Estudante de cinema, o diretor não economiza seu talento ao apresentar diversos planos sequência muito bem construídos. O meu favorito é o mais simples: a festa de Kleinfeld e sua esposa. De certa forma me lembra o clipe musical de “Immitation of Life”, do R.E.M., com toda aquela coisa de uma festa cheia, gente caindo na piscina e as pessoas caminhando pelo espaço aberto. Aprecio o momento em que a esposa do advogado dá uma dura em Brigante: “porra, por que você nunca quis me comer?”, embora aí já não seja mais um plano sequência. Preste atenção também na primeira visita de Brigante ao clube noturno, quando o espectador se torna os olhos do personagem.

Brian De Palma acerta em cheio na construção da tensão ao longo da narrativa. Como espectadores, nós somos sugados para o meio do tornado que é a vida de Brigante e ficamos sufocados à medida em que o cerco se fecha ao redor do nosso herói. Um bom exemplo é a cena da sinuca, logo no começo da história. Brigante percebe que há algo errado, e começa a se preparar para evitar sua morte, mas não a de seu parente. Sem a menor pressa, o cineasta deixa o papo mole do traficante se desenrolar, enquanto Brigante disfarça que irá ensinar o seu truque na sinuca. Absolutamente genial. Outros momentos de tensão também chamam a atenção, como no momento em que os mafiosos italianos chegam no clube para descobrir o envolvimento de Brigante num crime fatal e toda a sequência da estação de metro.

O PAGAMENTO FINAL PENNELOPE ANN MILLER

A carreira do cineasta é marcada por suas obsessões. Quando não está emulando Alfred Hitchcock, De Palma demonstra ser um dos grandes voyeurs da história do cinema. Taradinho esse rapaz. E o melhor é que o diretor sabe o que está fazendo e como excitar o espectador.

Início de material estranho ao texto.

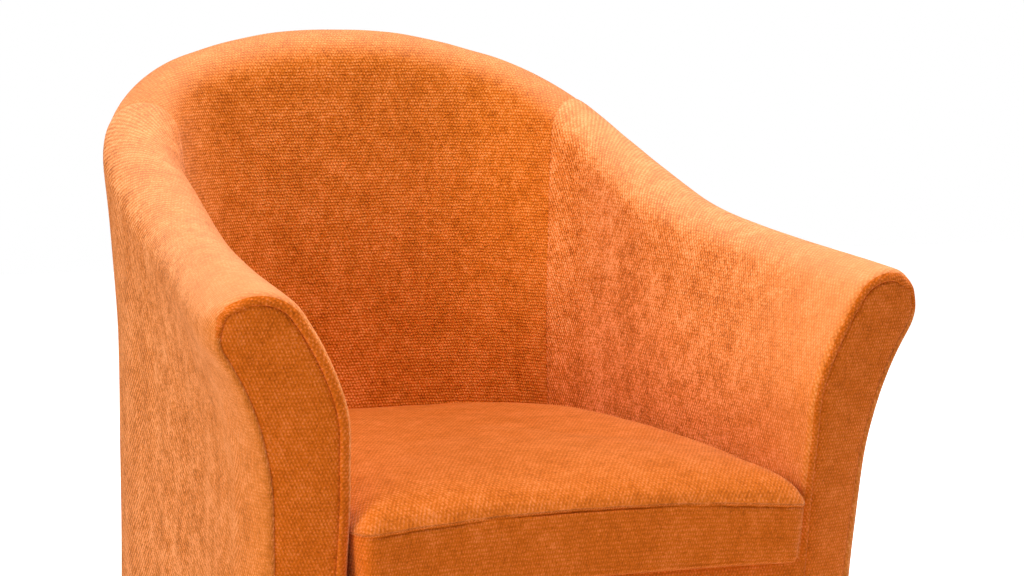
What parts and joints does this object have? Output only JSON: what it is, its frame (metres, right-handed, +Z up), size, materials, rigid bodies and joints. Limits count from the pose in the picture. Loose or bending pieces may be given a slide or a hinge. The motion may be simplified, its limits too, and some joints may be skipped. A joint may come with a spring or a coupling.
{
  "type": "upholstered armchair",
  "caption": "Tub-shaped occasional armchair with flared arms, a back that wraps round into them and a loose boxed seat cushion on tapered wooden legs.",
  "frame": {"origin": "on the floor, under the centre of the chair's bounding box", "axes": "+Z up, the chair faces -Y, +X is to the right as seen from the front"},
  "size_m": [0.7704, 0.7759, 0.86],
  "materials": {
    "upholstery": "orange chenille weave, soft nap",
    "foam": null,
    "wadding": "polyester wadding",
    "felt": "needled felt pad",
    "deck_cloth": "black platform cloth",
    "dust_cloth": "spunbond cloth",
    "frame_wood": "planed hardwood and plywood",
    "fibreboard": "thin bent fibreboard",
    "leg_wood": "dark stained beech, satin lacquer",
    "zinc_steel": "zinc plated",
    "spring_steel": "oil tempered wire",
    "glide_plastic": "moulded nylon",
    "zip_tape": "woven zip tape",
    "zip_teeth": "moulded coil",
    "zip_metal": "plated"
  },
  "bodies": {
    "chair": {"arm_cover_left": "upholstery", "arm_cover_right": "upholstery", "arm_foam_left": "foam", "arm_foam_right": "foam", "arm_front_board_left": "frame_wood", "arm_front_board_right": "frame_wood", "arm_front_panel_left": "upholstery", "arm_front_panel_right": "upholstery", "arm_front_wadding_left": "wadding", "arm_front_wadding_right": "wadding", "arm_lining_left": "fibreboard", "arm_lining_right": "fibreboard", "arm_top_rail_left": "frame_wood", "arm_top_rail_right": "frame_wood", "arm_wadding_left": "wadding", "arm_wadding_right": "wadding", "back_foam": "foam", "back_lining": "fibreboard", "back_post_left": "frame_wood", "back_post_right": "frame_wood", "back_rail": "frame_wood", "back_slat_left": "frame_wood", "back_slat_right": "frame_wood", "back_top_rail": "frame_wood", "back_wadding": "wadding", "corner_blocks": "frame_wood", "deck_cloth": "deck_cloth", "deck_foam": "foam", "dust_cover": "dust_cloth", "front_border_cover": "upholstery", "front_border_wadding": "wadding", "front_rail": "frame_wood", "glides": "glide_plastic", "inside_back_cover": "upholstery", "leg_bolts": "zinc_steel", "leg_front_left": "leg_wood", "leg_front_right": "leg_wood", "leg_plates": "zinc_steel", "leg_rear_left": "leg_wood", "leg_rear_right": "leg_wood", "outside_back_cover": "upholstery", "seat_springs": "spring_steel", "side_rail_left": "frame_wood", "side_rail_right": "frame_wood", "spring_clips": "zinc_steel", "spring_insulator": "felt"},
    "seat_cushion": {"cushion_base_cover": "upholstery", "cushion_border_cover": "upholstery", "cushion_foam": "foam", "cushion_top_cover": "upholstery", "cushion_topper": "wadding", "zip_tape": "zip_tape", "zip_chain": "zip_teeth", "zip_stops": "zip_metal"},
    "zip_slider": {"zip_slider": "zip_metal"}
  },
  "joints": [
    {"name": "cushion_lift", "type": "slide", "parent": "chair", "child": "seat_cushion", "axis": [0, 0, 1], "range_m": [0, 0.55]},
    {"name": "zip_travel", "type": "hinge", "parent": "seat_cushion", "child": "zip_slider", "pos_m": [0, -0.22783, 0.3498], "axis": [0, 0, 1], "range_deg": [0, 27.8]}
  ]
}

A paixão de Brigante é uma bela dançarina “de arte” (Penelope Ann Miller). Depois de bancar a difícil por um tempo, Gail recebe Carlito em sua casa, mas não abre a porta para o rapaz. Ao invés disso, ela o provoca dizendo que ele precisa ser homem o suficiente para entrar (é, viva a ambiguidade). Existem homens que não conseguem levar na boa esse tipo de provocação. A libido é uma coisa meio séria para o público masculino, sabe? A câmera de De Palma mostra a bela Gail caminhando lentamente, deixando a camisola transparente cair o suficiente para que seus seios apareçam. Seria facilmente uma das cenas mais sensuais de todos os tempos, mas é arruinada depois que Brigante arromba a porta e parte para cima da mulher: uma outra característica (bem infeliz) do cinema de De Palma é a sua necessidade de ser brega. Não há nada mais broxante que colocar “You Are So Beautiful” no meio de uma promissora sequência de sexo selvagem.

O Pagamento Final é uma obra injustamente subestimada, tanto pelos fãs de Al Pacino quanto para os admiradores do cinema de Brian De Palma. Ainda que esteja bem longe de ser perfeito, afinal de contas os cuidados com continuidade nunca foram o forte do diretor, a saga de Carlito Brigante merece uma atenção especial. Indicado especialmente para quem tem um gosto especial por produções do gênero policial, o longa-metragem é garantia de entretenimento de qualidade – apesar da breguice intrínseca ao trabalho do cineasta.